Eva Kruse, the co-founder and CEO of Global Fashion Agenda (GFA), the organisation that runs the Copenhagen Fashion Summit, is stepping down after 15 years in charge. She is set to leave in February 2021, but she will still sit on the organisation's board of directors.


Eva Kruse will leave Global Fashion Agenda in February 2021, and hasn’t revealed what the next step in her career will be - Global Fashion Agenda


Over the years, the Copenhagen Fashion Summit has grown in status from a get-together of sustainable fashion activists to a major event attended by the top executives of the industry's leading groups. Personalities like Emanuel Chirico, president of PVH Corp., and François-Henri Pinault, CEO of Kering, have expressed their opinions speaking at the Danish event.

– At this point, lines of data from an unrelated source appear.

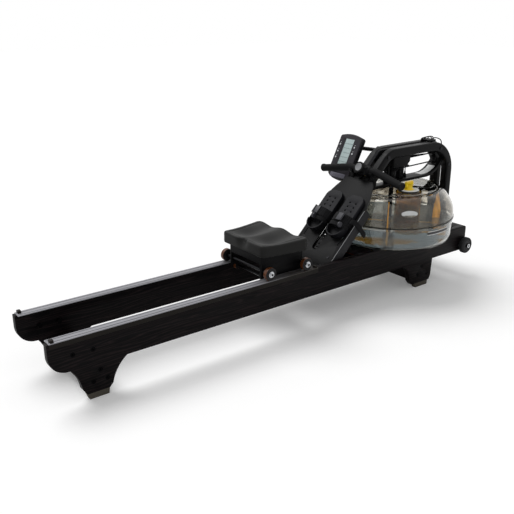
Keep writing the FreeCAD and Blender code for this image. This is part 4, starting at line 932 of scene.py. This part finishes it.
def makeTankRims():
    bead = lathe(rimBead["profile"], Vector((tankAxis.x, 0, rimBead["height"] * mm)), steps=120)
    finished(bead, "tankFootRim", "frame", rimClear, 60)


def makeSeamBand():  # clear band over the gasket's edge
    inner, lip, chamfer, outer = band["inner"], band["lip"], band["chamfer"], band["outer"]
    around = lathe([(inner, -4.2), (chamfer, -4.2), (outer, -3.4), (outer, 3.4), (chamfer, 4.2), (inner, 4.2),
                    (inner, 3.0), (lip, 2.6), (lip, -2.6), (inner, -3.0), (inner, -4.2)],
                   Vector((tankAxis.x, 0, band["height"] * mm)), steps=120)
    finished(around, "seamBand", "frame", rimClear, 60)


def makeStripGrooves():  # two drawn grooves along each running strip
    for side in (-1, 1):
        for across in groove["from"]:
            line = block(spot(groove["middle"], side * across, groove["height"]),
                         (groove["length"], groove["wide"], groove["deep"]))
            softened(line, 0.15, 2)
            finished(line, "stripGroove%s%d" % (sideName[side], across), "frame", capGroove)


makeWater()
makeTankMarks()
makeTankRims()
makeTankClips()
makeSeamBand()
recoloured(shown["level_plate"], blackSticker, lambda c, n: n.z < 0.6)  # its upper face stays pale
recoloured(shown["tank_seals"], rimClear, lambda c, n: c.z > 440 * mm)  # the ring on top is clear
makeStripGrooves()
print("tank filled and marked")


# console: row lines on the screen, key marks, surround and rear screws

console = {"tilt": math.radians(26), "lensHalf": 1.25, "middleUp": 19.5}
consoleUp = Vector((math.sin(console["tilt"]), 0, math.cos(console["tilt"])))
consoleOut = Vector((-math.cos(console["tilt"]), 0, math.sin(console["tilt"])))
consoleTurn = (0, -math.pi / 2 + console["tilt"], 0)
consoleLean = (0, console["tilt"], 0)
rowLines = {"rows": (61, 40, 19, -2, -23), "size": (0.5, 45, 1.3), "out": 0.1}
surround = {"thick": 1.2, "wide": 2.2, "halfHeight": 65.4, "halfWidth": 27.2, "across": 55.0, "tall": 133,
            "out": 0.2}
keys = {"count": 5, "barOut": 6.2, "barUp": 10.5, "barSize": (0.5, 7.0, 1.8), "markOut": 7.2,
        "markRadius": 4.3}
rearScrews = {"across": 52, "up": 78, "out": -32.5, "radius": 4.0, "height": 1.6}
lowerPanel = {"up": -88, "out": 0.6, "size": (1.6, 92, 20)}


def consoleSpot(across, up, out):  # across to the rower's right, up the face and out of it, in millimetres
    lens = middleOf("console_lens") + consoleOut * console["lensHalf"] * mm
    base = lens - consoleUp * console["middleUp"] * mm
    return base + Vector((0, -across * mm, 0)) + consoleUp * up * mm + consoleOut * out * mm


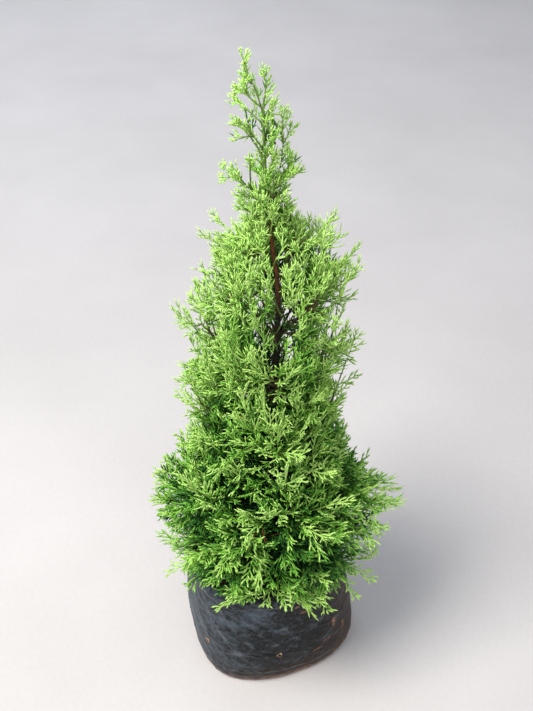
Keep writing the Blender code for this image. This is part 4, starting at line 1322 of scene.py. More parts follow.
# %% Leader: shoots
# The depth of the tip, then sideways and upward places from the leader outward, in millimetres.
SHOOTS = (
    (0, ((-16.8, 470), (-16.4, 480), (-16, 487), (-15.9, 493))),
    (-1, ((-16.8, 470), (-20, 480), (-23, 488), (-26, 494), (-27.6, 499), (-29, 503))),
    (-3, ((-24, 488), (-26, 490), (-27.5, 491))),
    (-4, ((-16.8, 473), (-24, 479), (-27, 483), (-31, 484))),
    (-4, ((-25, 480), (-27, 484), (-26, 488))),
    (5, ((-16.8, 464), (-23, 470), (-27, 473), (-31, 477))),
    (-5, ((-16.2, 448), (-23, 458), (-28, 463), (-32, 464))),
    (-5, ((-22, 456), (-26, 456), (-31, 454))),
    (4, ((-22, 456), (-25, 462), (-26, 467))),
    (5, ((-15, 434), (-18, 440), (-20, 442), (-22, 441))),
    (3, ((-11, 409), (-19, 418), (-27, 426), (-31, 431), (-38, 434))),
    (6, ((-28, 426), (-33, 429), (-38, 429))),
    (-6, ((-13, 409), (-19, 415), (-25, 418), (-29, 419))),
    (3, ((-11, 418), (-6, 435), (-5, 453), (-6, 465), (-6.5, 471))),
    (-2, ((-5.2, 456), (-8, 461), (-10, 465))),
    (5, ((-5.2, 452), (-3, 457), (-2, 461))),
    (0, ((-5, 442), (-4, 445), (-3, 447))),
    (-5, ((-12, 420), (-6, 431), (-2, 437), (0, 444))),
    (5, ((-11, 420), (-4, 428), (-1, 432), (0, 437))),
    (-8, ((-11, 418), (-8, 426), (-4, 430), (0, 432))),
    (3, ((-16.6, 468), (-14.5, 472), (-12.5, 475))),
    (6, ((-11, 409), (-7, 418), (-4, 423))),
    (-8, ((-11, 404), (-9, 412), (-4, 418))),
    (-6, ((-10.6, 396), (-6, 403), (-3, 408), (-1, 413))),
    (7, ((-10, 392), (-7, 398), (-3, 401), (2, 402))),
    (-9, ((-16.6, 460), (-15, 467), (-13, 474))), (9, ((-16, 452), (-17, 459), (-18, 466))),
    (-10, ((-15.4, 442), (-13, 450), (-12, 457))), (11, ((-15, 436), (-18, 444), (-20, 451))),
    (-11, ((-13, 426), (-12, 436), (-10, 445))), (12, ((-12, 420), (-18, 430), (-22, 439))),
    (-12, ((-11, 412), (-14, 422), (-17, 431))), (13, ((-11, 406), (-9, 417), (-8, 426))),
    (-13, ((-10.4, 398), (-15, 409), (-20, 417))), (13, ((-10, 394), (-18, 404), (-25, 411))),
    (-3, ((-10, 396), (-18, 403), (-25, 407), (-28, 410))),
)


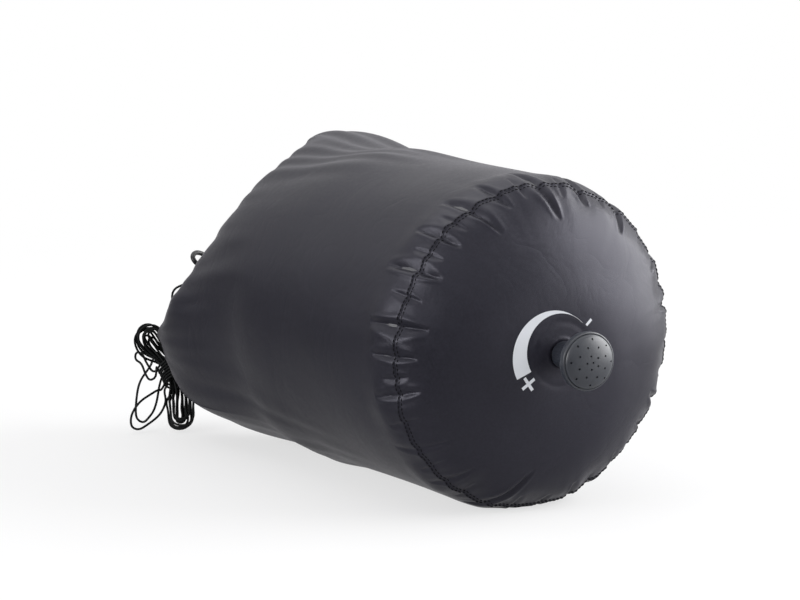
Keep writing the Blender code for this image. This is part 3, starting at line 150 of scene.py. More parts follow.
HANK_WAIST_PITCH = 0.00138
HANK_WIDTH_SHARE = 3.9
HANK_WAIST = 0.0400
HANK_WAIST_HALF = 0.0095
HANK_WAIST_RAMP = 0.0140
HANK_LAYER_STEP = 0.0022
HANK_WAIST_LAYER_STEP = 0.0039
HANK_WAIST_ZIGZAG = 0.00095
HANK_LAYERS = 3
HANK_UNEVEN = 0.0026
HANK_STRAY = 0.0005
HANK_LAYER_SHIFT_SHARE = 0.85
HANK_SPIRAL_SHARE = 3.5
HANK_CLIMB_SHARE = 0.3
HANK_START_SHARE = -0.05
HANK_LOOPS_SHARE = 10.2
POINTS_A_LOOP = 24
POINTS_A_RUN = 8
WRAP_RADIUS = 0.0096
WRAP_PITCH = 0.0030
WRAP_LEAD = 0.0060
WRAP_TURNS_SHARE = 6.4
POINTS_A_WRAP = 12
LEAD_ROUTE = (
    (-0.0515, 0.4060, 0.0900),
    (-0.0560, 0.3990, 0.0760),
)
TAIL_ROUTE = (
    (-0.0765, 0.3755, 0.0262),
    (-0.0813, 0.3710, 0.0262),
    (-0.0893, 0.3660, 0.0252),
    (-0.0963, 0.3630, 0.0231),
    (-0.1020, 0.3610, 0.0203),
    (-0.1059, 0.3610, 0.0157),
    (-0.1081, 0.3610, 0.0110),
    (-0.1083, 0.3610, 0.0067),
    (-0.1064, 0.3610, 0.0030),
    (-0.1034, 0.3600, 0.0020),
    (-0.1000, 0.3590, 0.0031),
    (-0.0958, 0.3580, 0.0057),
    (-0.0877, 0.3570, 0.0119),
    (-0.0844, 0.3580, 0.0157),
    (-0.0808, 0.3620, 0.0194),
    (-0.0772, 0.3700, 0.0224),
    (-0.0700, 0.3840, 0.0243),
    (-0.0611, 0.3980, 0.0260),
    (-0.0590, 0.4030, 0.0290),
    (-0.0629, 0.3980, 0.0319),
    (-0.0716, 0.3870, 0.0304),
    (-0.0775, 0.3790, 0.0254),
    (-0.0835, 0.3700, 0.0194),
    (-0.0888, 0.3650, 0.0129),
    (-0.0947, 0.3610, 0.0091),
    (-0.0999, 0.3600, 0.0068),
    (-0.1029, 0.3610, 0.0087),
    (-0.1030, 0.3640, 0.0129),
    (-0.1002, 0.3690, 0.0196),
    (-0.0953, 0.3760, 0.0274),
    (-0.0890, 0.3830, 0.0329),
    (-0.0834, 0.3880, 0.0359),
    (-0.0776, 0.3940, 0.0381),
    (-0.0734, 0.3990, 0.0397),
    (-0.0686, 0.4050, 0.0422),
    (-0.0622, 0.4090, 0.0417),
    (-0.0591, 0.4090, 0.0379),
    (-0.0632, 0.4040, 0.0347),
    (-0.0734, 0.3930, 0.0356),
    (-0.0794, 0.3870, 0.0380),
    (-0.0817, 0.3860, 0.0407),
    (-0.0815, 0.3900, 0.0428),
    (-0.0797, 0.3980, 0.0456),
    (-0.0806, 0.4020, 0.0485),
    (-0.0840, 0.4000, 0.0486),
    (-0.0873, 0.3960, 0.0458),
    (-0.0873, 0.3920, 0.0440),
    (-0.0863, 0.3880, 0.0425),
    (-0.0866, 0.3850, 0.0400),
    (-0.0873, 0.3800, 0.0369),
    (-0.0870, 0.3760, 0.0341),
    (-0.0854, 0.3730, 0.0334),
    (-0.0836, 0.3720, 0.0359),
    (-0.0819, 0.3740, 0.0393),
    (-0.0801, 0.3770, 0.0416),
)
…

“Eva has shaped Global Fashion Agenda around the notion of creating an influential fashion industry body, through a foundation managed by industry professionals that focuses on sustainable fashion, underpinned by a conference promoting sustainability in the industry.

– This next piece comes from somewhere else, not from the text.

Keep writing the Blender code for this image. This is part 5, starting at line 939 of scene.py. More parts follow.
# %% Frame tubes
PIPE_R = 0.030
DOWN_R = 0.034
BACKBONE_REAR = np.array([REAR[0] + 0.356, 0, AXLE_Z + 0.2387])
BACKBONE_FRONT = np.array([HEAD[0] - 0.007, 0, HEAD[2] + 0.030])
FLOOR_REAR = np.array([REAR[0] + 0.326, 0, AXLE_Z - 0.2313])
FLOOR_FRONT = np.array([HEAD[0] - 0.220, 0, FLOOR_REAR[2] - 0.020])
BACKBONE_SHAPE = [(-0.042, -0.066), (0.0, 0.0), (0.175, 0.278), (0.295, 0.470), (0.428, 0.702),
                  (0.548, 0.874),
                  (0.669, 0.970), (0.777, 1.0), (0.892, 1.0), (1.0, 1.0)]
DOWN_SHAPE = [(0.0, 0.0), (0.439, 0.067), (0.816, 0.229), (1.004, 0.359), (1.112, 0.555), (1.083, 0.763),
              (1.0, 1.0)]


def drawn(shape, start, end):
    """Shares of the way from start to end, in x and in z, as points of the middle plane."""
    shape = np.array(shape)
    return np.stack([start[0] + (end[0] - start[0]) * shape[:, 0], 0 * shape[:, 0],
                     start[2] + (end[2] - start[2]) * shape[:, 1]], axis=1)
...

“She has also built a robust leadership team that will continue to run the organisation together with a new CEO. While we regret Eva's departure, we are delighted she will be joining Global Fashion Agenda's board of directors, and we wish her the best for the future,” said Niels Eskildsen, board chairman of GFA, cited in a press release. Together with COO Travis Peoples, Eskildsen will take charge of the organisation until a new CEO is appointed.

GFA is an influential voice within the fashion world on the subject of sustainability. However, being sponsored by names like ASOS, Bestseller, H&M, Kering, Li&Fung, Nike and PVH Corp., GFA has been frequently lambasted by industry players which criticise it for being too accommodating towards leading fashion groups. Kruse and her staff have always opted for encouraging the sector to improve its practices, rather than denouncing the latter as not responsible enough.

Since the Copenhagen Fashion Summit in 2017, GFA has been urging the industry's top executives to commit to making progress in adopting more environmentally friendly practices, and especially in promoting recycling and re-using products and materials. An improvement process which 86 companies of varying size have pledged to undertake as signatories of GFA’s 2020 Commitment.

On November 30, GFA presented its 2020 results. “We launched our 2020 Commitment because we wanted to turn intentions into concrete action, and urge the industry to shift towards a circular fashion system. When we began, in 2017, circularity was still an entirely new notion for many industry players. We are impressed by our signatories’ achievements. They have shifted their strategies to accelerate the transition, and have tackled the challenges posed by Covid-19 in a highly creative way, adopting tools that are rooted in a circular fashion mindset,” said Kruse, commenting the results.


GFA


GFA

The chart shows the targets achieved by the 2020 Commitment signatories related to boosting circularity in fashion GFA

GFA



The 2020 Commitment signatories undertook to take action in four main areas: implementing a circular design approach; increasing the volumes of used apparel and footwear they collect; increasing the volume of used apparel and footwear they resell; and grow the share of apparel and footwear made using fibres derived from recycled products. Of 207 individual targets set as part of GFA’s 2020 Commitment, 132 were reached by the signatories.

The job of Kruse’s successor at GFA will be to further boost the sustainability commitment of fashion’s global players.